El ordenado empresario
Con esta expresión, que tiene cierto aire decimonónico, describe la normativa mercantil la diligencia que debe prestar el administrador de una sociedad en el desempeño de sus funciones: el administrador debe desempeñar su cargo con “la diligencia de un ordenado empresario”.
La frase no carece de cierta elegancia literaria, pero deja a más de uno en un estado de perplejidad y sobre todo de incertidumbre sobre lo que debe y no debe hacer para evitar que le exijan responsabilidades por su labor como administrador.
La situación ha mejorado sustancialmente como consecuencia de la reciente reforma en materia de gobierno corporativo. Aunque no creo que pueda hablarse propiamente de un relajación del deber de diligencia del administrador, sí que ha habido un avance significativo en lo que se refiere a la concreción e individualización de tal deber, así como de las circunstancias bajo las cuales el administrador puede considerarse razonablemente a salvo de un juicio de responsabilidad por falta de diligencia en su gestión.
Me refiero en concreto a los artículos de la ley en los que se ha introducido, por ejemplo, que la diligencia ha de ser prestada “teniendo en cuenta la naturaleza del cargo y las funciones atribuidas a cada uno”, y de forma más destacada, a la inclusión de la regla conforme a la cual, en el ámbito de decisiones estratégicas y de negocio, el estándar de diligencia se entiende cumplido cuando hayan sido adoptadas de buena fe, sin interés personal en el asunto, con información suficiente y con arreglo a un procedimiento de decisión adecuado, figura importada del ámbito anglosajón y que nuestros tribunales ya habían aplicado en algún caso.

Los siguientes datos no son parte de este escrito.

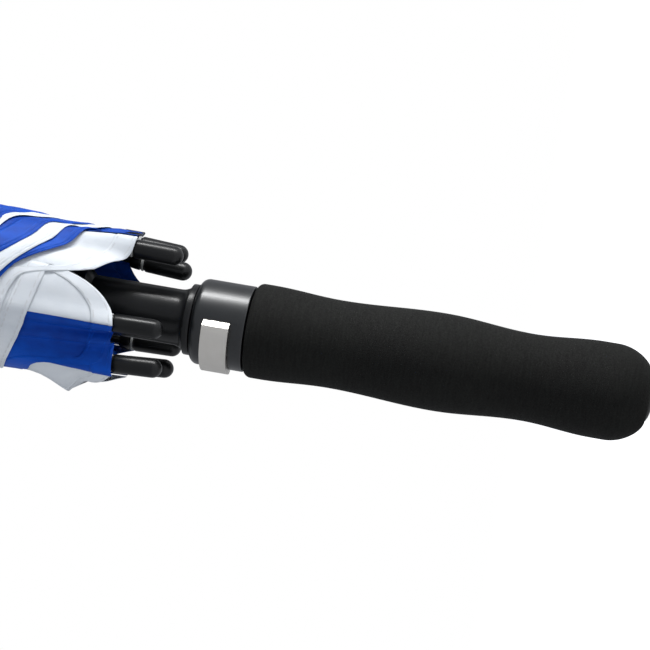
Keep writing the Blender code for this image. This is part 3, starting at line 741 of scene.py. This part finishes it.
def furled_gore(i):
    """Points of the gore between ribs i and i + 1, their places on the flat cloth, and the grid's size."""
    outer = np.linspace(0, 1, 170) ** 1.25
    under = np.linspace(1, 0, 150)[1:] ** 1.5
    front = np.concatenate([np.ones(len(outer)), np.zeros(len(under))])[:, None]
    share = np.concatenate([outer, under])[:, None]
    out_rise = climb(hems[i])
    in_rise = tucked(flaps[i], tucks[i], out_rise)
    length = CROWN_Z - SEAM_Z

    def lay(z, reach):
        radius = rib_radius(z) + 3.2 * MM
        sector = math.radians(STEP) * radius
        width = np.maximum(CHORD * reach, 1.02 * sector)
        tuck = np.radians(tucks[i]) * radius * np.clip(1.3 - (z - SEAM_Z) / (150 * MM), 0, 1)
        tuck = np.minimum(tuck, (width - sector) / 4)
        fold = np.maximum((width + sector - 2 * tuck) / 2, sector * 1.01)
        left = share * (width - fold)
        place = np.where(left < tuck, -left, left - 2 * tuck)
        wound = np.where(front > 0, np.degrees(share * fold / radius), STEP + np.degrees(place / radius))
        across = np.where(front > 0, share * fold, width - left)
        seam_side = (front < 1) & (left < tuck)
        return wound, across, seam_side, np.degrees(left / radius)

    hem = np.full_like(share, SEAM_Z)
    for _ in range(4):
        wound, _, _, back = lay(hem, length)
        hem = SEAM_Z + np.where(front > 0, np.interp(wound, np.arange(721), out_rise),
                                np.interp(back, np.arange(721), in_rise))
    start = hem + HEM_ROWS[-1]
    z = np.concatenate([hem + HEM_ROWS, start + (CLOTH_TOP - start) * LONG_ROWS], axis=1)
    reach = (CROWN_Z - z) * length / (CROWN_Z - hem)
    wound, across, seam_side, _ = lay(z, reach)
    turn = FIRST_RIB + STEP * (i + 1) - wound
    above = z - hem
    gap = layer_gap(z)
    radius = cloth_radius(turn, z, np.maximum(wound, 0), above)
    radius = radius - (1 - front) * 0.45 * gap - seam_side * 0.25 * gap
    radius = radius + 0.35 * MM * (above < 8.4 * MM) * (above > 0.2 * MM)
    points = round_the_shaft(radius, lies_at(turn, z), z)
    return points, np.stack([across, above], -1).reshape(-1, 2), z.shape


print("a gore laid flat is", round(CHORD * (CROWN_Z - SEAM_Z), 3), "m across its hem")


# %% A mesh of cloth
def round_the_shaft(radius, degrees, height):
    """Points at some radius, azimuth and height, as one list."""
    angle = np.radians(degrees)
    return np.stack([radius * np.sin(angle), -radius * np.cos(angle), height], -1).reshape(-1, 3)


def cloth_mesh(name, points, cloth, columns, rows):
    """A grid of quads with its map in metres, named cloth."""
    grid = np.arange(columns * rows).reshape(columns, rows)
    faces = np.stack([grid[:-1, :-1], grid[:-1, 1:], grid[1:, 1:], grid[1:, :-1]], -1).reshape(-1, 4)
    mesh = bpy.data.meshes.new(name)
    mesh.from_pydata(points.tolist(), [], faces.tolist())
    layer = mesh.uv_layers.new(name="cloth")
    corners = np.zeros(len(mesh.loops), int)
    mesh.loops.foreach_get("vertex_index", corners)
    layer.data.foreach_set("uv", cloth[corners].ravel())
    mesh.polygons.foreach_set("use_smooth", np.ones(len(mesh.polygons), bool))
    piece = bpy.data.objects.new(name, mesh)
    bpy.context.collection.objects.link(piece)
    return piece


print("rows of faces in a furled gore:", len(HEM_ROWS) + len(LONG_ROWS) - 1)

# %% Furled gores
for i in range(RIBS):
    place, cloth, (columns, rows) = furled_gore(i)
    colour, name = ((white_cloth, "white"), (blue_cloth, "blue"))[i % 2]
    gore = cloth_mesh(f"furled_gore_{i + 1}", place, cloth, columns, rows)
    dressed(gore, colour, "grip_and_shaft", f"cloth_{name}", f"canopy_panel_{i + 1}")
    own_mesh(gore)

# %% [markdown]
# ## Spread canopy
# Furled cloth can't turn into a spread one by a rule of its own, so the spread gores are pieces of
# their own. Furled, each is a narrow strip that lies hidden between two ribs. Each strip follows one
# rib at one edge and the next rib at the other.

# %% Spread gores
for i in range(RIBS):
    columns, rows = 25, 49
    side, down = np.meshgrid(np.linspace(0.0015, 0.9985, columns), np.linspace(0, 1, rows), indexing="ij")
    bay = 4 * side * (1 - side)
    hem = TIP_Z + 21 * MM + 75 * MM * bay
    z = CLOTH_TOP - 12 * MM - (CLOTH_TOP - 12 * MM - hem) * down
    near_tip = np.clip((TIP_Z + 50 * MM - z) / (20 * MM), 0, 1)
    low = np.exp(-np.maximum(z - TIP_Z - 20 * MM, 0) / (26 * MM))
    radius = rib_radius(z) + 2.25 * MM + near_tip * 2.1 * MM - (6 + 9 * low) * MM * bay ** 0.7
    turns = rib_turn(i, z) * (1 - side) + rib_turn(i + 1, z) * side
    place = round_the_shaft(radius, turns, z)
    cloth = np.stack([side * 0.57 * (CROWN_Z - z) / 0.75, z - hem], -1).reshape(-1, 2)
    strip = cloth_mesh(f"spread_gore_{i + 1}", place, cloth, columns, rows)
    strip.data.materials.append((white_cloth, blue_cloth)[i % 2])
    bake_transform(strip)

# %% [markdown]
# ## Crown rosette
# Where eight gores meet there is a hole for the shaft, and a short skirt of cloth hangs over it from
# under the cap. It hangs free when the umbrella is furled.

# %% Crown rosette
turn, down = np.meshgrid(np.linspace(0, 360, 97), np.linspace(0, 1, 14), indexing="ij")
z = (CROWN + 5.2 - 13.5 * down) * MM
radius = (15.4 + 2.6 * down ** 0.7 + 0.35 * down * np.sin(np.radians(turn * 8))) * MM
cloth = np.stack([np.radians(turn) * 0.017, (1 - down) * 0.0138], -1).reshape(-1, 2)
rosette = cloth_mesh("crown_rosette", round_the_shaft(radius, turn, z), cloth, *turn.shape)
dressed(rosette, blue_cloth, "grip_and_shaft", "cloth_blue")
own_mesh(rosette)

# %% [markdown]
# ## Tie strap
# A strap of the blue cloth holds the furled canopy. It goes once round the bundle and its end lies
# over its start. It is two layers of cloth sewn flat, so the band is given their thickness.

# %% Tie strap
strap_low, strap_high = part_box("tie_strap")
middle_z = (strap_low.z + strap_high.z) / 2
STRAP_R, LAPPED = 40.4 * MM, 372
turn, up_it = np.meshgrid(np.linspace(0, LAPPED, 121), np.linspace(-8, 8, 9) * MM, indexing="ij")
z = middle_z + up_it + 0.4 * MM * np.sin(np.radians(turn * 2))
radius = STRAP_R + 0.9 * MM * np.clip((turn - 340) / 20, 0, 1) + 0.25 * MM * np.sin(np.radians(turn * 3))
cloth = np.stack([np.radians(turn) * STRAP_R, 0.012 - np.abs(up_it)], -1).reshape(-1, 2)
strap = cloth_mesh("tie_band", round_the_shaft(radius, turn - 60, z), cloth, *turn.shape)
pick(strap)
thick = strap.modifiers.new("thick", "SOLIDIFY")
thick.thickness, thick.offset = 0.7 * MM, 0
bpy.ops.object.modifier_apply(modifier="thick")
dressed(strap, blue_cloth, "rib_1", "cloth_blue", "tie_strap")
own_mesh(strap)

# %% [markdown]
# ## Finishes for the mechanical parts
# The rods, pins, wires and the shaft keep the shapes of the mechanical model, so they only need their
# finishes. One of the materials above takes the place of whatever each material slot holds.

# %% Finishes for the mechanical parts
STEEL_PARTS = ("handle_pin", "button_spring", "crown_wire", "runner_wire", "slider_wire", "opening_spring")
painted = 0
for name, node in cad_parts.items():
    if name.startswith("strut") or name in STEEL_PARTS:
        look = plated_steel
    elif name == "shaft_tube":
        look = shaft_paint
    elif name.startswith(("rib_tip", "butt", "crown", "slider", "runner")):
        look = black_nylon
    elif name.startswith(("rib", "stretcher")):
        look = rod_glass
    elif name in ("latch_plate", "handle_core"):
        look = collar_lacquer
    else:
        continue
    for slot in node.material_slots:
        slot.material = look
    painted += 1
print("mechanical parts with a finish:", painted)

# %% [markdown]
# ## Studio
# A long soft lamp along the +X side, which is up for the rolled camera, gives the bright line along
# the collar and the shine of the tips. Two weak lamps open the shadows and don't show in
# reflections. The background is white to the camera but dim in reflections, so black stays black.

# %% World
IN_GLOSS = 0.25    # how bright the background is in a reflection


def background_mask(tree):
    """1 where the camera looks straight or through glass at the background, and less in reflections."""
    path = tree.nodes.new("ShaderNodeLightPath")
    seen = Flow(tree, path.outputs["Is Camera Ray"])
    seen = seen.maths("MAXIMUM", seen, Flow(tree, path.outputs["Is Glossy Ray"]) * IN_GLOSS)
    return seen.maths("MAXIMUM", seen, Flow(tree, path.outputs["Is Transmission Ray"]))


world = bpy.data.worlds.new("studio")
world.use_nodes = True
bpy.context.scene.world = world
tree = world.node_tree
tree.nodes.clear()
seen = background_mask(tree)
soft = seen.node("ShaderNodeBackground", {}, {"Color": (0.8, 0.86, 1.0, 1), "Strength": 0.22})
white = seen.node("ShaderNodeBackground", {}, {"Color": (1, 1, 1, 1), "Strength": 1.0})
both = seen.node("ShaderNodeMixShader", {}, {0: seen, 1: soft, 2: white})
seen.node("ShaderNodeOutputWorld", {}, {"Surface": both})
print("world:", world.name)

# %% Floor
clear_selection()
bpy.ops.mesh.primitive_plane_add(size=12, location=(0, 0, -0.0005))
floor = bpy.context.object
floor.name = "floor"
paper = bpy.data.materials.new("studio_paper")
paper.use_nodes = True
tree = paper.node_tree
tree.nodes.clear()
seen = background_mask(tree)
matt = seen.node("ShaderNodeBsdfDiffuse", {}, {"Color": (0.9, 0.9, 0.9, 1)})
glow = seen.node("ShaderNodeEmission", {}, {"Color": (1, 1, 1, 1), "Strength": seen * 0.92})
both = seen.node("ShaderNodeAddShader", {}, {0: matt, 1: glow})
seen.node("ShaderNodeOutputMaterial", {}, {"Surface": both})
floor.data.materials.append(paper)
print("floor:", paper.name)


# %% Lamps
def lamp(name, place, towards, size, power, shines=True):
    """An area lamp that faces a point. One that doesn't shine is left out of reflections."""
    light = bpy.data.lights.new(name, "AREA")
    light.shape, light.size, light.size_y = "RECTANGLE", *size
    light.energy = power
    holder = bpy.data.objects.new(name, light)
    holder.matrix_world = (Matrix.Translation(place)
                           @ (Vector(place) - Vector(towards)).to_track_quat("Z", "Y").to_matrix().to_4x4())
    holder.visible_glossy = shines
    bpy.context.collection.objects.link(holder)


lamp("long_soft_lamp", (1.0, -0.22, 0.25), (0, 0, 0.15), (0.18, 0.9), 14)
lamp("front_lamp", (-0.4, -1.3, 0.7), (0, 0, 0.15), (0.8, 0.8), 2.2, shines=False)
lamp("low_card", (-0.8, -0.5, 0.4), (0, 0, 0.25), (0.3, 0.3), 1.3, shines=False)
print("lamps and paper are up")

# %% [markdown]
# ## View transform
# The scene is shown with the Standard view transform.

# %% View transform
bpy.context.scene.view_settings.view_transform = "Standard"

Buenas noticias por tanto para el administrador, que podría limitar mucho más su ámbito de responsabilidad –y con ello dormir más tranquilo- estableciendo en el seno del consejo las reglamentaciones precisas para la delimitación de las funciones y responsabilidades de cada miembro del consejo, así como los procedimientos oportunos para poder tomar las principales decisiones estratégicas de la sociedad con las mayores garantías.
El reverso de la moneda lo constituye el otro pilar de los deberes del administrador: el deber de lealtad, ligado a preservar la buena fe y la ausencia de conflictos de interés por parte del administrador. Aquí, como no podría ser otra forma, las exigencias son cada vez mayores, siendo aconsejable hacer un exhaustivo análisis de la situación personal del consejero en relación con la sociedad de cara a evitar futuras sorpresas. Al final, lo de ser un “ordenado empresario” no iba tan desencaminado.